◆ Stated exercise ◆
Transcribe word for word only the span whose first line is the one with "Model this object in build123d, one" and whose last line is the one with "overshoot = 1.0"; both of those lines belong to it.

◆ Records for this task ◆

*-*-*

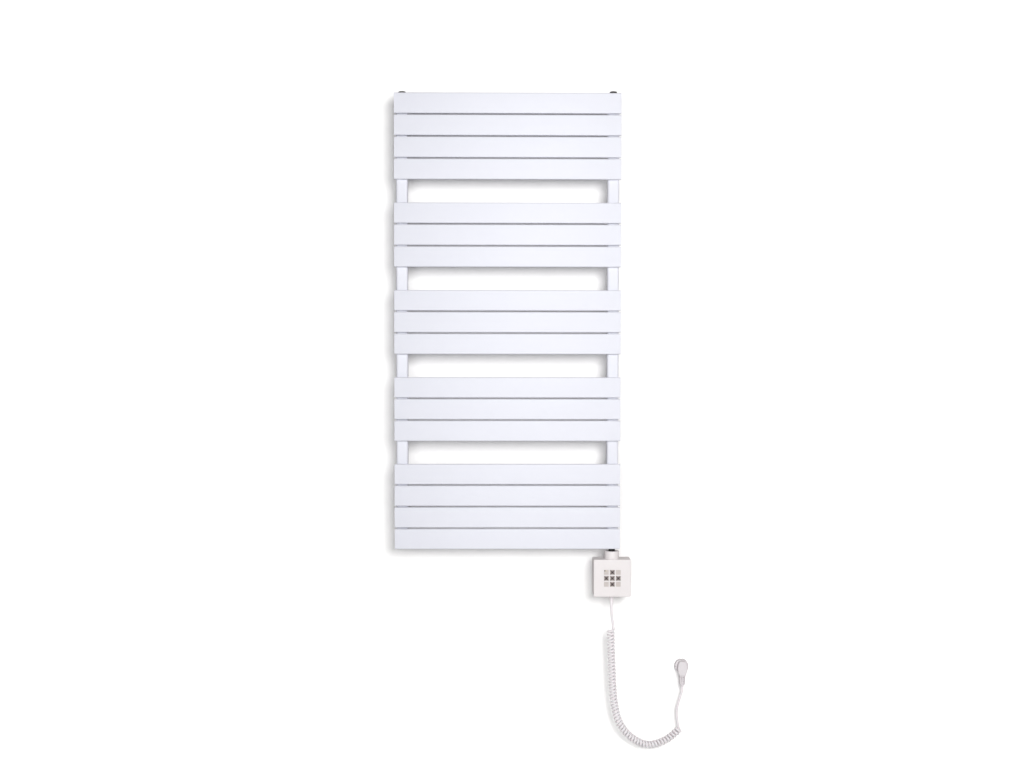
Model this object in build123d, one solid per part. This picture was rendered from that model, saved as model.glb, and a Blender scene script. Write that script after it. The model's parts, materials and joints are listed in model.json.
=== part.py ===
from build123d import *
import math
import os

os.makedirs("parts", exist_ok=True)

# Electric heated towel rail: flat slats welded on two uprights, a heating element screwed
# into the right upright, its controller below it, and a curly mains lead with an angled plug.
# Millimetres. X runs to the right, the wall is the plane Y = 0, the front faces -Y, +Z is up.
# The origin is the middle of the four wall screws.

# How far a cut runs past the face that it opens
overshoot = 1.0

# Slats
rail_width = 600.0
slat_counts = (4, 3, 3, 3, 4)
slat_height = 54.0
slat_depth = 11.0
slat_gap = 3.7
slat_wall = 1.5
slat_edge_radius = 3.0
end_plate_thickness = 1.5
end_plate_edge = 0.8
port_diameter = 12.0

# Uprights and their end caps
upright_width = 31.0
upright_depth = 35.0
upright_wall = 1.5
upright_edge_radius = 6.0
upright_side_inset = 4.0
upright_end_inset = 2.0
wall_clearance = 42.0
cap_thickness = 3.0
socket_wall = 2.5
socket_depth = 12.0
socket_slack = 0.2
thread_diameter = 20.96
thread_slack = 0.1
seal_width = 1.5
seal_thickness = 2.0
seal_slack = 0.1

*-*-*

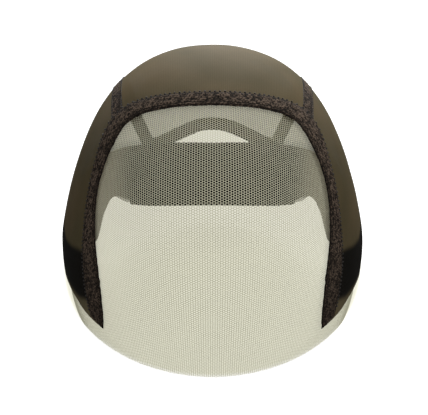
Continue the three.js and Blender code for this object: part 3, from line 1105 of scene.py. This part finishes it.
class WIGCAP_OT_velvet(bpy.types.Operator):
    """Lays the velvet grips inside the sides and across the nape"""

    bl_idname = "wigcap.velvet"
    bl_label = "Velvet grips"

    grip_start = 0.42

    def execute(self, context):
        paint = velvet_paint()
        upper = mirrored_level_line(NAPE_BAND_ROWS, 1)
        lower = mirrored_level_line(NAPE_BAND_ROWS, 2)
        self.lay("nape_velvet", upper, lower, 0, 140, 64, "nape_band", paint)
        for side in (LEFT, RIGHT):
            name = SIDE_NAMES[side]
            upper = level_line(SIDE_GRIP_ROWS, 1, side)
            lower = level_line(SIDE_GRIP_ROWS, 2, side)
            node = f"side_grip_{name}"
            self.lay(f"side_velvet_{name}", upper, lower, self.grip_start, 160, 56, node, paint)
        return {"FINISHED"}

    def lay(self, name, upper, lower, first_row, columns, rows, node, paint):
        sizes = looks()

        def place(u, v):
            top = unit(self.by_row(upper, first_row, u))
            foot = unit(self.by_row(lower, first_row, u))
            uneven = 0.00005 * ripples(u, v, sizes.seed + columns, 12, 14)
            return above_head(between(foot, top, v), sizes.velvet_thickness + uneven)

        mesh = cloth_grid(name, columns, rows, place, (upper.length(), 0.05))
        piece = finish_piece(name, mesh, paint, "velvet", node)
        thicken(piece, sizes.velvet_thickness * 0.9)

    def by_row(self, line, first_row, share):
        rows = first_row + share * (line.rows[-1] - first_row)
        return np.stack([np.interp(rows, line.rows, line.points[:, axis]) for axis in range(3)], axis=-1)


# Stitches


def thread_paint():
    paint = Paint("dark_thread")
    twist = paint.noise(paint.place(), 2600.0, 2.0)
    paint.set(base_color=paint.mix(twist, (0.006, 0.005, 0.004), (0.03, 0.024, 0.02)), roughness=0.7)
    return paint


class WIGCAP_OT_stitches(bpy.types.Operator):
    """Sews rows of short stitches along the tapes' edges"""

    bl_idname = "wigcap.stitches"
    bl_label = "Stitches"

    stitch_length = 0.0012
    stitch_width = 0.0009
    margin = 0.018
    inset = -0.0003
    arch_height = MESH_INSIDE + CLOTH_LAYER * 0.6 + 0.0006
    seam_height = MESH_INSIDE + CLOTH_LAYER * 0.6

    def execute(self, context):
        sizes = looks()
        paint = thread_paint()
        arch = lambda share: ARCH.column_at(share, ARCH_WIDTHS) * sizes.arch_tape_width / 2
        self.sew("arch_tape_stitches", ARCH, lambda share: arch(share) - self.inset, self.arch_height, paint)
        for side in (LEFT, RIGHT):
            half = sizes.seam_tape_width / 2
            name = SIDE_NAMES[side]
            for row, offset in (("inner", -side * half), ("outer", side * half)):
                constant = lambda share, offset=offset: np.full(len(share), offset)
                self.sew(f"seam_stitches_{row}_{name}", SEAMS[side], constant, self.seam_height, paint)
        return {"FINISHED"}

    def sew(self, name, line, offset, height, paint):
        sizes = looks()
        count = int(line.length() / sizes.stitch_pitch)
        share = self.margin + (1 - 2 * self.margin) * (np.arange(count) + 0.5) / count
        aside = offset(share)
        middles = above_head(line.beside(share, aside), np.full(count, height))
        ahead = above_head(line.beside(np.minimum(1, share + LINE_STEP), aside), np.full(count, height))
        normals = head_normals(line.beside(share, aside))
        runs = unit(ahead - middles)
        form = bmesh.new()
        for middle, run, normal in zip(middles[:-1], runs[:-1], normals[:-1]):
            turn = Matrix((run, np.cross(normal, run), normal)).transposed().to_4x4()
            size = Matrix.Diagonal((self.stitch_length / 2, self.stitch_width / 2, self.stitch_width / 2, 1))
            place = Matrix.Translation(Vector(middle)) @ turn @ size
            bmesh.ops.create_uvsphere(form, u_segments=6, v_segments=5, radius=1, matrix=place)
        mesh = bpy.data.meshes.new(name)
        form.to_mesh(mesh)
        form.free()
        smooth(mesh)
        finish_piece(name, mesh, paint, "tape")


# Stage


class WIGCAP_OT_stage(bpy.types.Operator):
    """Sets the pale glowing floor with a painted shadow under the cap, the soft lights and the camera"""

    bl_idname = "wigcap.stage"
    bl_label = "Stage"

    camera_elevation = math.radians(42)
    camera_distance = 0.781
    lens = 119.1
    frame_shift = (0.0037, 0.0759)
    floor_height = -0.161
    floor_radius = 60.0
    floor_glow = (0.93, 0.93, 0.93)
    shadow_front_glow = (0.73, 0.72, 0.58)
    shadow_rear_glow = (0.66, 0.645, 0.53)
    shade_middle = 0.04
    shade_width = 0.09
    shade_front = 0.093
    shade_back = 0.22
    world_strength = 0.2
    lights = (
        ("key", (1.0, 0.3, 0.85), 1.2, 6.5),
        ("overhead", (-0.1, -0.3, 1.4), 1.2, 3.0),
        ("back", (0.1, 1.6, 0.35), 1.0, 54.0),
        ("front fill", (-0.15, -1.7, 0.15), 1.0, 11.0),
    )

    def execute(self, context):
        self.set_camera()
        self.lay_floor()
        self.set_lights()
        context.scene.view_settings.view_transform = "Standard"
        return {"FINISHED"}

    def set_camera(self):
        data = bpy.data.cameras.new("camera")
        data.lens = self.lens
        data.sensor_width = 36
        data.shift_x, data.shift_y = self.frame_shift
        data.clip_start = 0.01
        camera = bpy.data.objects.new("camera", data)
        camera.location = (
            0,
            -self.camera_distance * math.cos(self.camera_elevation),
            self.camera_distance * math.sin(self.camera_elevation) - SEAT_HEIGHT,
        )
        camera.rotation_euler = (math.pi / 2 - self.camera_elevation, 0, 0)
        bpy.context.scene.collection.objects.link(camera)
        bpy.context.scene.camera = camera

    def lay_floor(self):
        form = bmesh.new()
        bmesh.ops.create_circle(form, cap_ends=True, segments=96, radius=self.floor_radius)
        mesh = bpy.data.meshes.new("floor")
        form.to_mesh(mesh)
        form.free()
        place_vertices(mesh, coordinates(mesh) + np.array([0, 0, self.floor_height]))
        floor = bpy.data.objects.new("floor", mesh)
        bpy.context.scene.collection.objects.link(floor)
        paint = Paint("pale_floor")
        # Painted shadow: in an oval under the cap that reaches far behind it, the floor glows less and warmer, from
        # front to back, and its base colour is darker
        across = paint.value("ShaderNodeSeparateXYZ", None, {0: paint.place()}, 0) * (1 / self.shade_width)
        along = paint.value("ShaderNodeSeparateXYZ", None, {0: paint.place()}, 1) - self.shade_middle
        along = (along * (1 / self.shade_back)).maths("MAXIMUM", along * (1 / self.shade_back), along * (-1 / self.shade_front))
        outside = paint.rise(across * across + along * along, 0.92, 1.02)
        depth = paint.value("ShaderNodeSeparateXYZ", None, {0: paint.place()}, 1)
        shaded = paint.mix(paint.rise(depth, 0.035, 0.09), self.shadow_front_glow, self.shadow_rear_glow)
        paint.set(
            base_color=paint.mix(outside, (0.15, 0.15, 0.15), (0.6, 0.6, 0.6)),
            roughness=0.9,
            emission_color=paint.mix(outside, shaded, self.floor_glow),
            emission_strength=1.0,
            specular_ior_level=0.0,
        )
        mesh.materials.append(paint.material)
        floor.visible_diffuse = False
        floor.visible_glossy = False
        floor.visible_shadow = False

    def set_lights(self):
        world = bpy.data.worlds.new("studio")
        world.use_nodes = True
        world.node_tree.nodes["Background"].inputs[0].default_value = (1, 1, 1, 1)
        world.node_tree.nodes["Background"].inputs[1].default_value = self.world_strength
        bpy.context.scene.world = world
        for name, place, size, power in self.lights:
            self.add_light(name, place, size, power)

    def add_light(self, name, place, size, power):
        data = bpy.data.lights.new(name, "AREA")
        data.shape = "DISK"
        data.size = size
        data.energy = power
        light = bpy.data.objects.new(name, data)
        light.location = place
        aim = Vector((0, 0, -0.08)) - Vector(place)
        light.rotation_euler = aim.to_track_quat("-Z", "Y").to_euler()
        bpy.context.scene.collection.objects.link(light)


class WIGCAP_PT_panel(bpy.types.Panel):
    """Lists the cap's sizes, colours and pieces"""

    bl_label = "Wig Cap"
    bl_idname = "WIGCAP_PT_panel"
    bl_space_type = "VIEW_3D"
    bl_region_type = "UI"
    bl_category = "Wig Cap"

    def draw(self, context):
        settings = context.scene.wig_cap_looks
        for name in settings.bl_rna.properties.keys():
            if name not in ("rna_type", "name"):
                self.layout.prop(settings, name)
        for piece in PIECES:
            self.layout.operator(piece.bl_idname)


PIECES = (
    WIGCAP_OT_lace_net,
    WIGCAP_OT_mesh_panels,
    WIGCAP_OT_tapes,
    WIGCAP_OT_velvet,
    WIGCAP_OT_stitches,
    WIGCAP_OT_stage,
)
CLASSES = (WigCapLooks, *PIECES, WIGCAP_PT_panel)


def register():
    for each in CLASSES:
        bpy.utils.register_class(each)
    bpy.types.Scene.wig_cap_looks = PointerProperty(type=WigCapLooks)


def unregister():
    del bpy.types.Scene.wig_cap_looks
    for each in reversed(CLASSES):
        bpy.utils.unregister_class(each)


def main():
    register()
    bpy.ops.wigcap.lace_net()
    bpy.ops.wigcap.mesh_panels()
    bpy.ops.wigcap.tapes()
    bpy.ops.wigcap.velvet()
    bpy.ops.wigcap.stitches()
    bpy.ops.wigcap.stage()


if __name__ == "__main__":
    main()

*-*-*

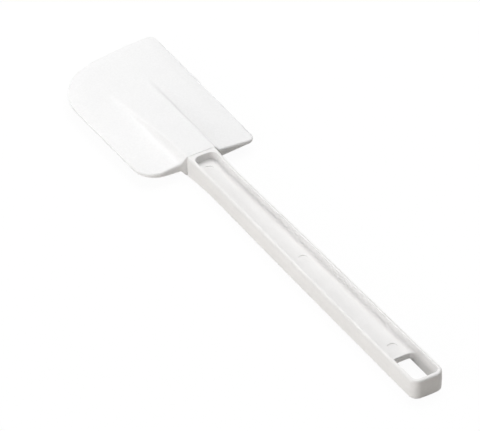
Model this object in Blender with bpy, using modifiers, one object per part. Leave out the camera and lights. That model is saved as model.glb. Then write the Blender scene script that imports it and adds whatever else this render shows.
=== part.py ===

*-*-*

◆ Exercise output ◆
Model this object in build123d, one solid per part. This picture was rendered from that model, saved as model.glb, and a Blender scene script. Write that script after it. The model's parts, materials and joints are listed in model.json.
=== part.py ===
from build123d import *
import math
import os

os.makedirs("parts", exist_ok=True)

# Electric heated towel rail: flat slats welded on two uprights, a heating element screwed
# into the right upright, its controller below it, and a curly mains lead with an angled plug.
# Millimetres. X runs to the right, the wall is the plane Y = 0, the front faces -Y, +Z is up.
# The origin is the middle of the four wall screws.

# How far a cut runs past the face that it opens
overshoot = 1.0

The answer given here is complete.